What is needed is an exact copy of the lines from the line containing "addChestPlate();" to the line containing "low, high = Vector((1e9,)", both lines included, and nothing else.
** Begin Data shown **
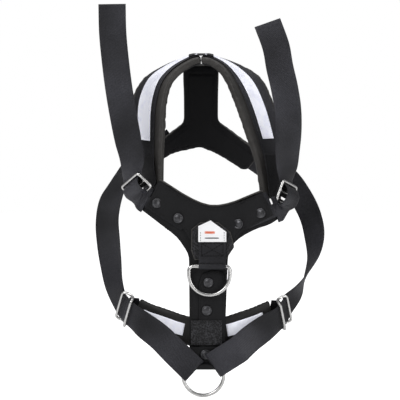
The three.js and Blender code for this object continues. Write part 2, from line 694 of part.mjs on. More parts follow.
function addArmStrap(side) {
  const { innerEnd, outerEnd, gathered, rise } = ARM_STRAPS[side];
  const flat = layer(armStrapOutline(innerEnd, outerEnd), STRAP_LAYER);
  const sewn = wrapped(cut(flat, ...rivetHoles));
  const along = new THREE.Vector2(...outerEnd).sub(new THREE.Vector2(...innerEnd)).normalize();
  const middleDepth = (STRAP_LAYER.front + STRAP_LAYER.back) / 2;
  const onArm = (distance, aside, raised = 0) => wrap(point(
    outerEnd[0] + along.x * distance - along.y * aside,
    middleDepth - raised,
    outerEnd[1] + along.y * distance + along.x * aside,
  ), CHEST_BEND);
  const frame = glideFrame(`shoulder_adjuster_${side}`);
  const armAcross = onArm(0, 1).sub(onArm(0, -1));
  if (armAcross.dot(frame.u) < 0) armAcross.negate();
  // The webbing is gathered where it leaves the arm, towards the arm's lower edge.
  const lower = -9.5 * Math.sign(along.x);
  const leaving = stationsAt([onArm(-2, lower), onArm(7, lower, 0.5)], armAcross);
  const free = [
    ...leaving.map((station) => ({ ...station, width: gathered })),
    ...rise.map(([down, out, width]) => ({
      at: inGlide(frame, 2 * Math.sign(frame.u.y), down, out),
      across: frame.u,
      width,
    })),
  ];
  addPart(`arm_strap_${side}`, join(sewn, sheet(edgesOfStrap(free), { out: THIN, steps: 14 })), 'webbing');
}

function addTail(side) {
  const { tail, tailAcross } = ARM_STRAPS[side];
  const frame = glideFrame(`shoulder_adjuster_${side}`);
  const stations = [
    { at: inGlide(frame, 0, -11.4, -0.6), across: frame.u },
    { at: inGlide(frame, 0, -15, -1.8), across: frame.u },
    ...tail.map((place, index) => ({ at: point(...place), across: point(...tailAcross[index]) })),
  ];
  addPart(`strap_tail_${side}`, sheet(edgesOfStrap(stations), { out: THIN, steps: 30 }), 'webbing');
}

// --- Back piece -----------------------------------------------------------------------------------

// The inverted Y of the back piece, drawn flat from its top edge down.
function backOutline() {
  const shape = new THREE.Shape();
  shape.moveTo(-27, -6);
  shape.lineTo(-27, -88);
  spline(shape, [-29, -95], [-36, -102], [-91, -142]);
  shape.lineTo(-72, -166);
  spline(shape, [-52, -150], [-28, -142], [-1, -136]);
  shape.lineTo(18, -144);
  shape.lineTo(64, -172);
  spline(shape, [72, -172], [78, -166], [94, -142]);
  shape.lineTo(30, -95);
  spline(shape, [28, -92], [27, -86]);
  shape.lineTo(27, -6);
  return shape;
}

function addBackPiece() {
  const back = new THREE.Group();
  back.position.copy(BACK_APEX);
  back.rotation.x = BACK_TILT;
  harness.add(back);
  const layers = [
    ['back_pad_lining', { front: -4.8, back: -3.3 }, 'lining'],
    ['back_pad_foam', { front: -3, back: 3 }, 'foam'],
    ['back_pad_cover', { front: 3.3, back: 4.8 }, 'cover'],
  ];
  for (const [name, depths, finish] of layers) {
    back.add(addPart(name, wrapped(layer(backOutline(), depths), BACK_BEND), finish));
  }
  const webbing = boxBetween([-19, 5.1, -128], [19, 6.7, -10]);
  back.add(addPart('back_webbing', webbing, 'webbing'));
}

addChestPlate();
addStem();
addChestFittings();
addRivets();
addGirth();
for (const name of ['side_slider_left', 'side_slider_right']) addGlide(name, bowed);
for (const name of ['shoulder_adjuster_left', 'shoulder_adjuster_right']) addGlide(name, tilted);
for (const side of ['left', 'right']) {
  addPullStrap(side);
  addShoulder(side);
  addAnchorStrap(side);
  addArmStrap(side);
  addTail(side);
}
addBackPiece();

// The origin is put under the middle of the harness's box, level with its lowest point.
const box = new THREE.Box3().setFromObject(harness, true);
const middle = box.getCenter(point());
harness.position.set(-middle.x, -middle.y, -box.min.z);

export default harness;
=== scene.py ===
import json
import math

import bmesh
import bpy
import numpy as np
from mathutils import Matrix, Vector
from mathutils.bvhtree import BVHTree
from mathutils.kdtree import KDTree


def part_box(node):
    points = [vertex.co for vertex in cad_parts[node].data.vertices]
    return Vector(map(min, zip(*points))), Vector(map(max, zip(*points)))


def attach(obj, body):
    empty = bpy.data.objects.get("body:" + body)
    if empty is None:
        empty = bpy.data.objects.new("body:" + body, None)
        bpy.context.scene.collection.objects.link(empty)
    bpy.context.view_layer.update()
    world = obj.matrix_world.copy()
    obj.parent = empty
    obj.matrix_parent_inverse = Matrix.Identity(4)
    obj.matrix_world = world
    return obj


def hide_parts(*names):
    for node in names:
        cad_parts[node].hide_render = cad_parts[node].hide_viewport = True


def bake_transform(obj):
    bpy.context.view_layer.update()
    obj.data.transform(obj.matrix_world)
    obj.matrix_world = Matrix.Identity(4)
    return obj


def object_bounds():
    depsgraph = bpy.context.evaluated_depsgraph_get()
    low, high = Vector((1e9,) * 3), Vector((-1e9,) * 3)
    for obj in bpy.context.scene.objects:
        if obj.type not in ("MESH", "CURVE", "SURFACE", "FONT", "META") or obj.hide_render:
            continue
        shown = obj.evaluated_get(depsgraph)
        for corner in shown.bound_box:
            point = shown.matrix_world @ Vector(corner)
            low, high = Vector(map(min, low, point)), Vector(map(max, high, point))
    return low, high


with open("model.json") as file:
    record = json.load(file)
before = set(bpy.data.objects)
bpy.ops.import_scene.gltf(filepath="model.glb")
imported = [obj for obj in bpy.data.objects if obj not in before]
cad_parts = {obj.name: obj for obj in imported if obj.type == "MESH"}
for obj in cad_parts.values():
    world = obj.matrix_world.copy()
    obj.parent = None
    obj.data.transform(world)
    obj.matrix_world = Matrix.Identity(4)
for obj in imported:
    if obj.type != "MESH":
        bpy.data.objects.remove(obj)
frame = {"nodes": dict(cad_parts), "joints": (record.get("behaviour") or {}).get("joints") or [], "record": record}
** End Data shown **
Answer to the exercise:
addChestPlate();
addStem();
addChestFittings();
addRivets();
addGirth();
for (const name of ['side_slider_left', 'side_slider_right']) addGlide(name, bowed);
for (const name of ['shoulder_adjuster_left', 'shoulder_adjuster_right']) addGlide(name, tilted);
for (const side of ['left', 'right']) {
  addPullStrap(side);
  addShoulder(side);
  addAnchorStrap(side);
  addArmStrap(side);
  addTail(side);
}
addBackPiece();

// The origin is put under the middle of the harness's box, level with its lowest point.
const box = new THREE.Box3().setFromObject(harness, true);
const middle = box.getCenter(point());
harness.position.set(-middle.x, -middle.y, -box.min.z);

export default harness;
=== scene.py ===
import json
import math

import bmesh
import bpy
import numpy as np
from mathutils import Matrix, Vector
from mathutils.bvhtree import BVHTree
from mathutils.kdtree import KDTree


def part_box(node):
    points = [vertex.co for vertex in cad_parts[node].data.vertices]
    return Vector(map(min, zip(*points))), Vector(map(max, zip(*points)))


def attach(obj, body):
    empty = bpy.data.objects.get("body:" + body)
    if empty is None:
        empty = bpy.data.objects.new("body:" + body, None)
        bpy.context.scene.collection.objects.link(empty)
    bpy.context.view_layer.update()
    world = obj.matrix_world.copy()
    obj.parent = empty
    obj.matrix_parent_inverse = Matrix.Identity(4)
    obj.matrix_world = world
    return obj


def hide_parts(*names):
    for node in names:
        cad_parts[node].hide_render = cad_parts[node].hide_viewport = True


def bake_transform(obj):
    bpy.context.view_layer.update()
    obj.data.transform(obj.matrix_world)
    obj.matrix_world = Matrix.Identity(4)
    return obj


def object_bounds():
    depsgraph = bpy.context.evaluated_depsgraph_get()
    low, high = Vector((1e9,) * 3), Vector((-1e9,) * 3)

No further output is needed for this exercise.